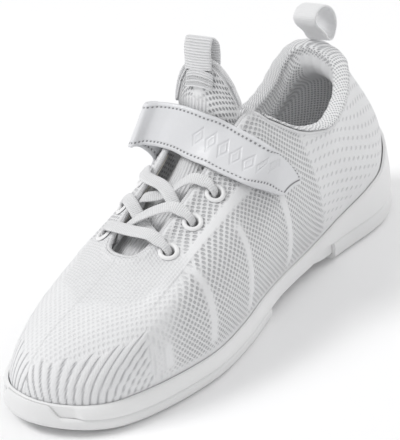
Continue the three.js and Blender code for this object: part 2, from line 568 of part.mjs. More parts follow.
add("tongue_tab", "webbing", webbing([
  tabFront, [tabFront[0] + 0.4, tabFront[1] + 4.5, 0.02], [tabFront[0] + 1, TAB_TOP - 4.2, 0.01],
  [tabFront[0] + 3.6, TAB_TOP, 0], [tabFront[0] + 6.8, TAB_TOP - 3.6, 0.01],
  [tabBack[0] + 0.9, TAB_TOP - 8.5, 0.02], tabBack,
], { across: new THREE.Vector3(1, TONGUE_TURN, 0).normalize() }));
// The heel loop's middle line (y, z). It stands over the back of the collar, a little to the inner side.
const HEEL_LOOP = [
  [109.4, 86.8], [112.4, 90.8], [112.8, 96], [110.2, 101.4], [105, 105], [99.6, 105],
  [96.6, 102], [97.6, 97.6], [100.6, 93.4], [103.2, 90], [105.6, 86.8],
];
const HEEL_LOOP_X = -6;
add("heel_tab", "satin", webbing(HEEL_LOOP,
  { x: HEEL_LOOP_X, across: new THREE.Vector3(1, 0, 0.12).normalize(), closed: true }));

// ---- lace ----
// One flat elastic lace. Its middle line is a list of stations: [eyelet, height over the knit, step
// toward the throat], [x, y, z], or a place under the knit. It starts and ends sewn under the top eyelets.
const inside = -(INNER_FLANGE.depth + INNER_FLANGE.height + 2 * EASE + LACE_THICKNESS / 2);
const over = FLANGE + 2 * EASE + LACE_THICKNESS / 2;
const eyeletNamed = (name) => eyelets.find((e) => e.name === `eyelet_${name}`);
function station(place) {
  if (place.phi) return upper(place.phi, place.v, place.depth);
  if (place.length === 3 && typeof place[0] === "number") return at(...place);
  const [name, height, inward = 0] = place;
  const { phi, v, side } = eyeletNamed(name);
  const { point, normal } = eyeletNamed(name);
  const slope = upper(phi, v + 0.05).sub(upper(phi, v - 0.05)).setY(0).normalize();
  if (side === "lateral" ? slope.x > 0 : slope.x < 0) slope.negate();
  return point.clone().addScaledVector(normal, height).addScaledVector(slope, inward);
}
const into = (name) => [[name, over, 5.2], [name, over - 0.1, 1.6], [name, over - 2.2, 0], [name, -KNIT, 0]];
const outOf = (name) => into(name).reverse();
const under = (name) => [[name, inside + 1.6, 0], [name, inside - 0.3, 2.5], [name, inside, 6]];
const from = (name) => under(name).reverse();
const LACE_ROUTE = [
  { phi: 296, v: 0.78, depth: 5.6 }, { phi: 296, v: 0.82, depth: 6 }, ["medial_3", inside + 1.2, 0],
  ...outOf("medial_3"),
  [-11, -19.5, 72.4], [0, -21.5, 71.4], [8, -25, 67],
  ...from("lateral_2"), ...outOf("lateral_2"),
  [11, -30, 68.2], [0, -36.5, 64.2], [-8, -41, 57.2],
  ...from("medial_1"), ...outOf("medial_1"),
  [-10.5, -45, 60.3], [0, -45.6, 61.2], [10.5, -45, 61.6],
  ...into("lateral_1"), ...under("lateral_1"),
  [8.5, -40.5, 56.6], [0, -36.8, 59.9], [-10, -32.2, 65.8],
  ...into("medial_2"), ...under("medial_2"),
  [-8.5, -26, 65], [0, -21.6, 67.4], [10.5, -14.5, 74.6],
  ...into("lateral_3"), ["lateral_3", inside + 1.2, 0], { phi: 65.5, v: 0.84, depth: 6 },
  { phi: 65.5, v: 0.8, depth: 5.6 },
];
const laceCurve = new THREE.CatmullRomCurve3(LACE_ROUTE.map(station), false, "centripetal");
const LACE_STEPS = 140;
const lacePoints = along(LACE_STEPS, 0, 1).map((s) => laceCurve.getPointAt(s));
const rowLine = eyeletNamed("lateral_3").point.clone().sub(eyeletNamed("lateral_1").point)
  .add(eyeletNamed("medial_3").point).sub(eyeletNamed("medial_1").point).setX(0).normalize();
function laceSize(i) {
  const gap = Math.min(...eyelets.map(({ point, normal }) => {
    const d = lacePoints[i].clone().sub(point);
    const h = d.dot(normal);
    const r = d.addScaledVector(normal, -h).length();
    return Math.max(r, Math.abs(h + 1.2) - 1.2);
  }));
  return [mix(3.7, LACE_WIDTH, smooth(2.2, 6.5, gap)), LACE_THICKNESS];
}
add("lace", "cord", ribbon(lacePoints, () => rowLine, laceSize));

// ---- strap ----
// Height of the strap's outer face over the knit, with the two patches between them.
const STRAP_HEIGHT = 5 * EASE + 2 * FACET + 2 * PATCH + STRAP_LINING + STRAP;
const ROOT_HEIGHT = STRAP + EASE + FACET;
// The strap's rear and front edges, from its end on the inner side, over the tongue, to the outer side.
// On the knit a row is phi and v of the rear edge, phi and v of the front edge and the height over the
// knit; in the open it is x, y, z of the rear edge, then of the front edge.
const STRAP_ROWS = [
  [258, 0.62, 270, 0.5, ROOT_HEIGHT], [263, 0.8, 275, 0.64, ROOT_HEIGHT],
  [267, 0.93, 280, 0.78, ROOT_HEIGHT], [-23.6, 8.6, 93.8, -28.2, -2.6, 75],
  [-25.2, 1.6, 96.2, -30.4, -7, 76.3], [-21.6, -2.2, 97.6, -27.2, -8.6, 77.4],
  [-16.4, 1, 98.4, -23.6, -5.6, 77.6], [-10.6, 2.4, 98.6, -18.2, -4.4, 78.1],
  [-4.6, 2.8, 98.4, -12.2, -4.5, 78.9], [1.4, 3.4, 97.4, -6.5, -4.6, 78.8],
  [6.3, 4.6, 95.3, -0.8, -5, 78.6], [10.3, 6.9, 93.4, 5.5, -6, 78.8], [14.6, 9.6, 91, 12, -7.4, 78.8],
  [88.2, 0.974, 70.7, 0.971, 3.5], [90.5, 0.916, 72.5, 0.916, 4.4], [93.2, 0.858, 75, 0.863, 5],
  [95.5, 0.811, 77.7, 0.806, STRAP_HEIGHT], [101.5, 0.78, 81.3, 0.744, STRAP_HEIGHT],
  [106, 0.742, 85, 0.681, STRAP_HEIGHT], [109.4, 0.689, 88.5, 0.617, STRAP_HEIGHT],
  [112.6, 0.638, 91.8, 0.556, STRAP_HEIGHT],
];
const strapStations = STRAP_ROWS.map((row) => {
  const onKnit = row.length === 5;
  const place = onKnit
    ? (k) => upper(mix(row[0], row[2], k), mix(row[1], row[3], k), -row[4])
    : (k) => at(...row.slice(0, 3)).lerp(at(...row.slice(3)), k);
  const half = STRAP_WIDTH / 2 / place(0).distanceTo(place(1));
  return [place(0.5 - half), place(0.5), place(0.5 + half)];
});
const strapRails = [0, 1, 2].map((k) =>
  new THREE.CatmullRomCurve3(strapStations.map((s) => s[k]), false, "centripetal"));
// s runs from the seam to the tip, k across from the rear edge (0) to the front edge (1).
function strapFace(s, k) {
  const [a, b, c] = strapRails.map((rail) => rail.getPoint(s));
  return a.multiplyScalar((2 * k - 1) * (k - 1)).addScaledVector(b, 4 * k * (1 - k))
    .addScaledVector(c, k * (2 * k - 1));
}
function strapAt(s, k, depth) {
  const ds = strapFace(Math.min(s + 0.01, 1), k).sub(strapFace(Math.max(s - 0.01, 0), k));
  const dk = strapFace(s, k + 0.02).sub(strapFace(s, k - 0.02));
  return strapFace(s, k).addScaledVector(dk.cross(ds).normalize(), -depth);
}
const STRAP_SEAM = 0.133; // end of the stretch that is sewn down
const STRAP_TIP = 0.945; // where the corners of the end start
const STRAP_CORNER = 0.27; // their radius, as a share of the width
function strapPiece(from, to, outer, inner, margin, steps) {
  const body = along(steps, from, Math.min(to, STRAP_TIP));
  const tip = to > STRAP_TIP ? along(4, 0, 1).slice(1).map((q) => mix(STRAP_TIP, to, Math.sqrt(q))) : [];
  const grid = (depth) => [...body, ...tip].map((s) => {
    const q = Math.max(0, (s - STRAP_TIP) / (1 - STRAP_TIP));
    const half = 0.5 - margin - STRAP_CORNER * (1 - Math.sqrt(1 - Math.min(q, 1) ** 2));
    return along(4, 0.5 - half, 0.5 + half).map((k) => strapAt(s, k, depth));
  });
  return sheet(grid(outer), grid(inner));
}
add("strap_root", "coated", strapPiece(0, STRAP_SEAM - 0.0015, 0, STRAP, 0, 4));
add("strap", "coated", strapPiece(STRAP_SEAM + 0.0015, 1, 0, STRAP, 0, 33));
const liningDepth = STRAP + EASE;
add("strap_lining", "lining",
  strapPiece(0.34, 0.98, liningDepth, liningDepth + STRAP_LINING, 0.05, 26));
const hookDepth = liningDepth + STRAP_LINING + EASE;
add("hook_patch", "grip", strapPiece(0.79, 0.94, hookDepth, hookDepth + PATCH, 0.12, 8));
const LOOP_ROWS = { low: 0.63, high: 0.8 }; // v of the loop patch's lower and upper edge
const loopPhis = (v) => {
  const down = (LOOP_ROWS.high - v) / (LOOP_ROWS.high - LOOP_ROWS.low);
  return [mix(82, 92, down), mix(93, 107, down)];
};
const loopGrid = (depth) => along(5, LOOP_ROWS.low, LOOP_ROWS.high)
  .map((v) => along(6, ...loopPhis(v)).map((phi) => upper(phi, v, depth)));
add("loop_patch", "grip", sheet(loopGrid(-EASE - PATCH), loopGrid(-EASE)));

// The frame's origin is under the middle of the whole shoe.
const bounds = new THREE.Box3().setFromObject(shoe);
const middle = bounds.getCenter(new THREE.Vector3());
shoe.position.set(-middle.x, -middle.y, -bounds.min.z);

export default shoe;
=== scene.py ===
# %% [markdown]
# # A cheer shoe, piece by piece
# This lesson dresses one low cheer shoe: a knit upper, a padded collar and tongue, a flat lace, a strap
# over the instep, two pull tabs and a rubber cup sole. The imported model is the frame: it says where every
# part sits and what moves. Each visible part is then worked out again here as a fine surface in numpy.
# Lengths are in millimetres until a mesh is made, because a shoe's sizes are easier to read that way.

# %% Load the frame
import math

import bmesh
import bpy
import numpy as np
from mathutils import Matrix, Vector


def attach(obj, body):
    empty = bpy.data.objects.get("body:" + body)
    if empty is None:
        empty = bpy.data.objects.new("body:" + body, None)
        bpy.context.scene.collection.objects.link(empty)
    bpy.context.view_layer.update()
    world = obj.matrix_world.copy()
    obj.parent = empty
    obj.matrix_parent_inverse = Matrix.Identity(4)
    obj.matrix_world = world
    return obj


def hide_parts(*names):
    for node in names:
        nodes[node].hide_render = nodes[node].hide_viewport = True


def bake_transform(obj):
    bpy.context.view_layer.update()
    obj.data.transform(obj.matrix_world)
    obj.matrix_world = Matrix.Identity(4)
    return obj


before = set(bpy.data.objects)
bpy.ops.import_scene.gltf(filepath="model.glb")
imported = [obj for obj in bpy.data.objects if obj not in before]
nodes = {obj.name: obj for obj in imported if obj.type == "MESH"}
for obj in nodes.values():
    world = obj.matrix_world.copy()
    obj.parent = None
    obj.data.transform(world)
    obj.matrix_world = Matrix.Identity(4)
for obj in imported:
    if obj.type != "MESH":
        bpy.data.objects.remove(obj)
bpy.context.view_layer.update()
MM = 0.001
SHIFT = np.array([-0.8498, -4.9194, 0.0])  # from the pattern's origin to the frame's, in millimetres

# %% [markdown]
# ## Curves through a few rows
# A last, the form that a shoe is pulled over, is drawn with a handful of sections. The tables below hold
# the sole's outline, the edge of the collar and throat, and how the upper leaves the one and meets the
# other. A smooth curve through the rows does the rest. A spline object would do too, but a formula that
# takes whole arrays gives any number of points at once.

# %% Curve helpers
def smooth(low, high, value):
    """Zero below low, one above high, and an S curve 3q^2 - 2q^3 between them."""
    q = np.clip((np.asarray(value, float) - low) / (high - low), 0, 1)
    return q * q * (3 - 2 * q)


def mix(a, b, share):
    """a + (b - a) * share."""
    return a + (b - a) * share


def unit(vectors):
    """Vectors divided by their lengths."""
    return vectors / np.maximum(np.linalg.norm(vectors, axis=-1, keepdims=True), 1e-12)


def dot(a, b):
    """Sum of products along the last axis, kept as a column."""
    return (a * b).sum(-1, keepdims=True)


def through_rows(table, place, period=None):
    """Cubic Hermite curve through a table's rows: its first column is the place, its slopes are those
    between each row's neighbours, and a period closes it on itself."""
    rows = np.array(table, float)
    place = np.asarray(place, float)
    if period:
        before, after = rows[-1:].copy(), rows[:2].copy()
        before[:, 0] -= period
        after[:, 0] += period
        rows = np.vstack([before, rows, after])
        place = np.mod(place, period)
    places, values = rows[:, 0], rows[:, 1:]
    last = len(rows) - 1
    low, high = np.maximum(np.arange(last + 1) - 1, 0), np.minimum(np.arange(last + 1) + 1, last)
    slopes = (values[high] - values[low]) / (places[high] - places[low])[:, None]
    place = np.clip(place, places[0], places[-1])
    i = np.clip(np.searchsorted(places, place, side="right") - 1, 0, last - 1)
    step = (places[i + 1] - places[i])[..., None]
    q = ((place - places[i])[..., None]) / step
    return (
        (2 * q**3 - 3 * q**2 + 1) * values[i]
        + (q**3 - 2 * q**2 + q) * step * slopes[i]
        + (3 * q**2 - 2 * q**3) * values[i + 1]
        + (q**3 - q**2) * step * slopes[i + 1]
    )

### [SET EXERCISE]
Write out, from the lines above, only those from the line with "the whole shoe." to the line with "before = set(bpy.data.objects)", exactly as given, including the first and the last.

### [SOLUTION FOR THIS EXERCISE]
// The frame's origin is under the middle of the whole shoe.
const bounds = new THREE.Box3().setFromObject(shoe);
const middle = bounds.getCenter(new THREE.Vector3());
shoe.position.set(-middle.x, -middle.y, -bounds.min.z);

export default shoe;
=== scene.py ===
# %% [markdown]
# # A cheer shoe, piece by piece
# This lesson dresses one low cheer shoe: a knit upper, a padded collar and tongue, a flat lace, a strap
# over the instep, two pull tabs and a rubber cup sole. The imported model is the frame: it says where every
# part sits and what moves. Each visible part is then worked out again here as a fine surface in numpy.
# Lengths are in millimetres until a mesh is made, because a shoe's sizes are easier to read that way.

# %% Load the frame
import math

import bmesh
import bpy
import numpy as np
from mathutils import Matrix, Vector


def attach(obj, body):
    empty = bpy.data.objects.get("body:" + body)
    if empty is None:
        empty = bpy.data.objects.new("body:" + body, None)
        bpy.context.scene.collection.objects.link(empty)
    bpy.context.view_layer.update()
    world = obj.matrix_world.copy()
    obj.parent = empty
    obj.matrix_parent_inverse = Matrix.Identity(4)
    obj.matrix_world = world
    return obj


def hide_parts(*names):
    for node in names:
        nodes[node].hide_render = nodes[node].hide_viewport = True


def bake_transform(obj):
    bpy.context.view_layer.update()
    obj.data.transform(obj.matrix_world)
    obj.matrix_world = Matrix.Identity(4)
    return obj


before = set(bpy.data.objects)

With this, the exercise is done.